Speaking of narration, Keitel doesn't quite get into unreliable narrator territory. Delusional narrator might be better, which I guess is unreliable in its own way, but Keitel as Charlie isn't what I think when I use the term. He's not hiding anything from the viewer, just himself. There's no buried secret or big plot twist. He's just often full of shit when he talks to you. Okay, yeah, he's unreliable, I give up. Scorcese (and his co-writer Mardik Martin) is probably just as unreliable, naming the film "Mean Streets" when the group of guys that walk those streets are insulated and removed from what you expect when you see the words Mean Streets combined with Scorcese (oddly enough that might be a reaction that stems from everything that Scorcese did after this, ie every other movie he's made). Let me draw my own parallel (as if everything before is Scorcese's crystal clear vision that I'm reading off Wikipedia). It's purgatory, one of Scorcese's often-called upon themes, now affecting the living.

All the characters are stuck in templates that associate with the streets. We have a lower Mob member (Keitel as Charlie), loan shark (Richard Romanus as Michael), and a bar owner (David Proval as Tony) on one side overlapped with a colossal screw up/debtor who slips in and out with all of them (Robert De Niro as Johnny Boy). We get to see the most of Keitel and how he relates and interacts with everyone. It's there from the start, where he talks about how meaningless the church is and is then immediately there alone. It might be meaningless, but he can't move on by cutting himself off or just accepting it. Charlie can't make a stand on his relationship with his girlfriend because it goes against the wishes of his uncle who holds the key to his upward mobility in the mob, despite having real feelings. Most notoriously he can't jettison Johnny Boy, who owes money all over town and is the personification of dead weight walking. Too bad that dead weight is hilariously entertaining and an outlet for him. But it's not just Charlie. The main group of four characters seem like teenagers playing gangster, dipping their toes in but making sure to get the hell out before anything serious happens. They have their petty conflicts and arguments, but then they're out messing around, off being in and around oddball trouble and skirting away from the cops.

But no matter how careful you are you can get sucked in or trapped. The characters seemingly are in a holding pattern, but little things cause them to break it. Since Charlie wants to appear serious and stay in the good graces of his uncle, he won't be seen not only with his girlfriend with epilepsy, who is disapproved of, but with Michael in front of his uncle, who's waiting for payment from Johnny Boy on debts. They're all pawns, but Charlie doesn't want to show his uncle his other buddies, because then he might realize he's just like them. For his part, Michael is willing to let the debts grow and grow and take Charlie's promises that Johnny Boy will get back on track. Charlie is unwilling to compromise on Johnny Boy to an asinine degree. Yet amidst all this is more running in place, goofballs who want to declare their membership entering through the side door. Charlie approaches one of the girls he fancies that dances at Tony's about being the hostess at the restaurant he's about to acquire (through no action of his own, by the way) and sets up a meeting with her at a place afterwards which he promptly jettisons while in the cab as he drives by. The guy can't even have a real affair! Tony has a tiger in a cage in the back room of his place. Not as a power symbol or anything, but so he can get in the cage and cuddle with the motherfucker! Michael accosts Charlie's girlfriend about Johnny Boy's whereabouts, knocking the groceries out of his hand before she runs him off. Oh, did I mention he picks up the groceries for her and puts them back in the bag?! These guys can't even shake down a woman for God's sake! All of this belies a point: Mean Streets is hilarious.

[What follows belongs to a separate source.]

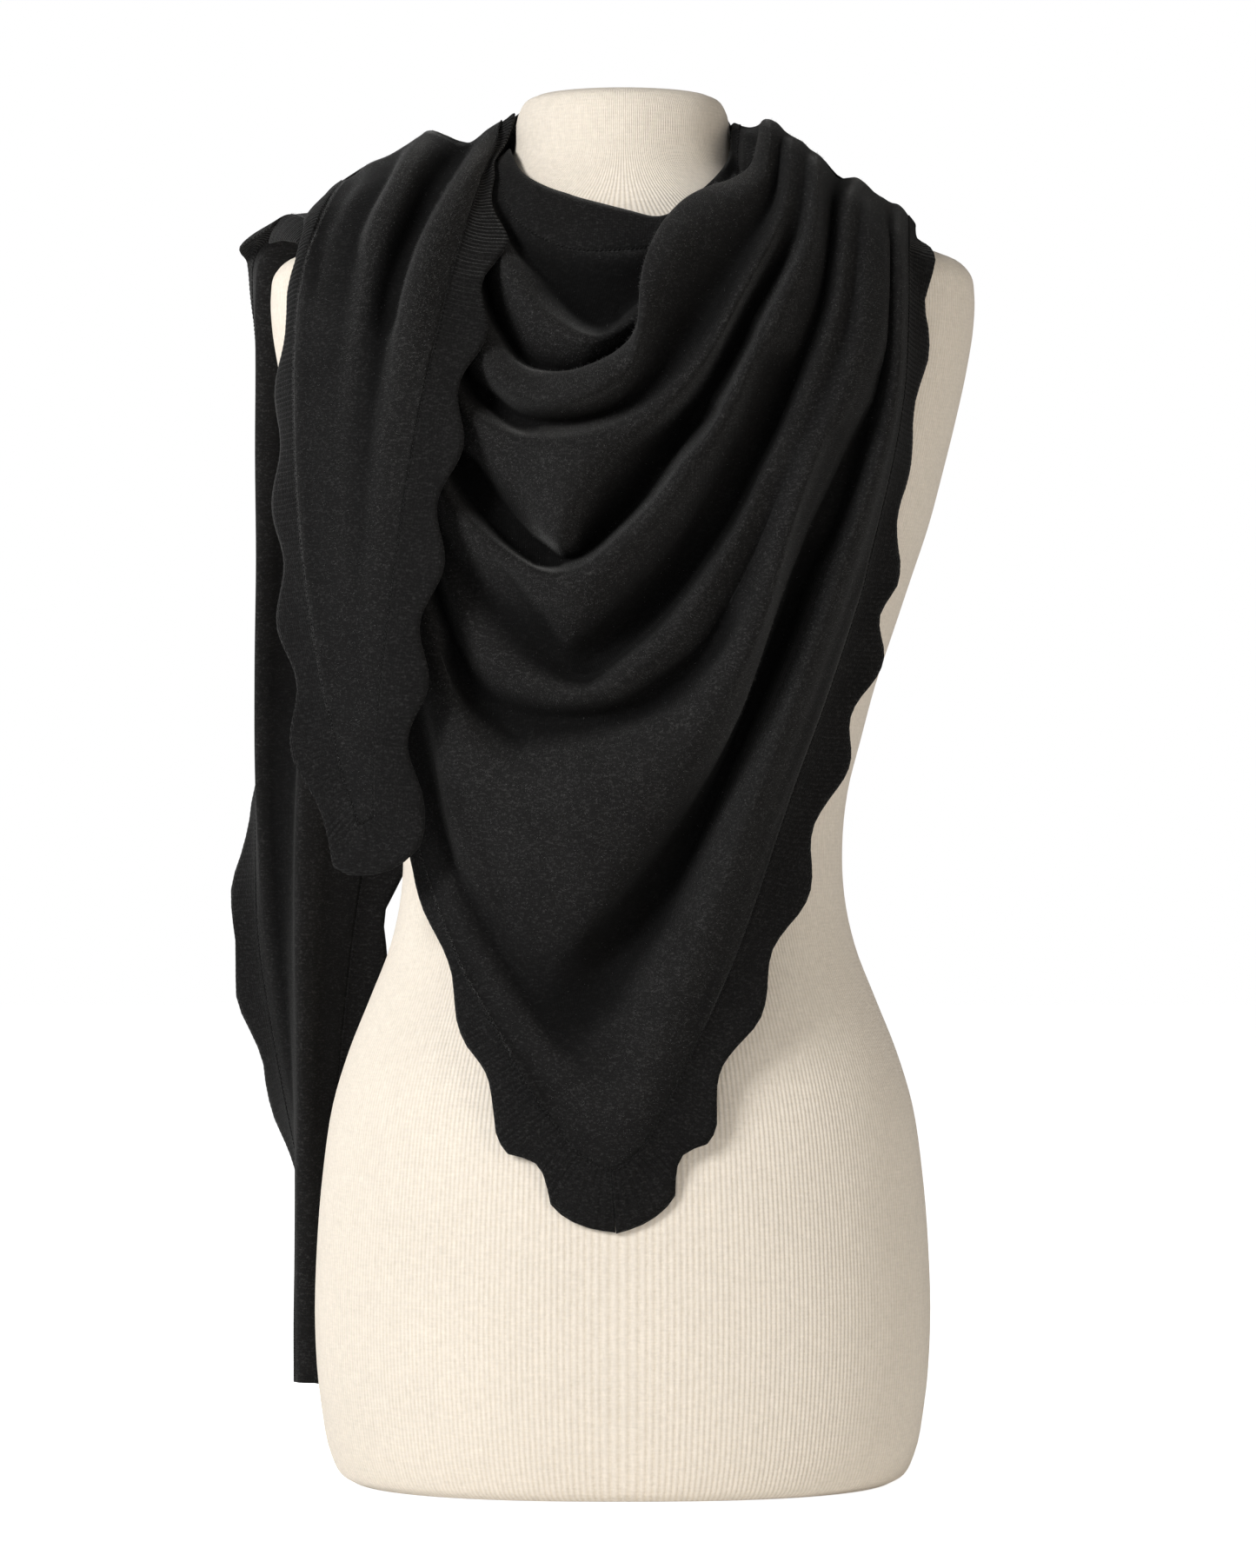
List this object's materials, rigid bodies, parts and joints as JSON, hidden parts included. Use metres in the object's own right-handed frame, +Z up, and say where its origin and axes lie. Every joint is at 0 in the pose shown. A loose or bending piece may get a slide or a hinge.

Some of it is clearly intentional, some maybe not. But I certainly found myself cracking up out loud much more than I would have expected, and the majority of it was non-cynical (a first?). Two scenes stand out. In the first, the four go to a bookie who hasn't paid the return on a bet he owes for Tony I believe (it might be an unnamed guy, I watched this four days ago and should've done this sooner, but I'm lazy/I suck). Everything starts out okay in a underground pool hall until Johnny Boy sets off a brawl. I'm almost lukewarm to call it that because the entire scene is ridiculously awkward, and not in a realistic manner. It's more like the fights I saw in high school, where people jumped around, avoided contact if at all possible, and blustered more than injured (except for that one time a guy I went to high school with repeatedly smashed a guy's head into a dumpster...he's a later Scorcese guy I guess). It also reminded me of a theater production, except it was choreographed by a drunk. And what happens? Everybody makes up when the cops show up and it's all good. The other is when something occurs (shaky ground, I think a shooting, which I'm going to get to) and everybody flees the scene, with two gay patrons from the bar forcing themselves into the car with the four others. While the former was stilted, this is plain comedy, with everyone being either nervous, appalled, drunk, horny, or a combination. I cracked up through this whole thing, until the two non-treehouse members get booted unceremoniously.

So we have characters stuck in the junior version of a hostile environment. They might be okay with it, but at some point someone is going to barely cross out of the safe zone. Except in a case where tension is building by inches, it explodes. Michael finally comes after Johnny Boy and then the blood finally flows, in a precursor to a scene involving two of the same actors three years later in Taxi Driver. But even when the blood flows and someone has actually done something, the ambulance is there to play us out. Because it's too late for all of them. The barriers are there, inescapable, and the streets are keen to insure the status quo. Oh, and that shooting? Everyone is in the bar doing nothing and David Carradine is drunk as shit laying on the bar. A random kid comes in and sits. Carradine rolls off and lurches into the bathroom, where he is promptly shot in the back by the kid. However, Carradine doesn't care. He assaults his attacker, following him out in the street until he tackles him with his dying breath after the kid empties all six shells from the revolver. Here we have a man tanked to the gills, who takes six bullets while he gives his last breaths trying to enact equal punishment on his attacker. He's committed, unwavering, and pushing through the worst of what the streets have to offer. He's everything that everyone else in Mean Street's isn't, what they do and don't want to be.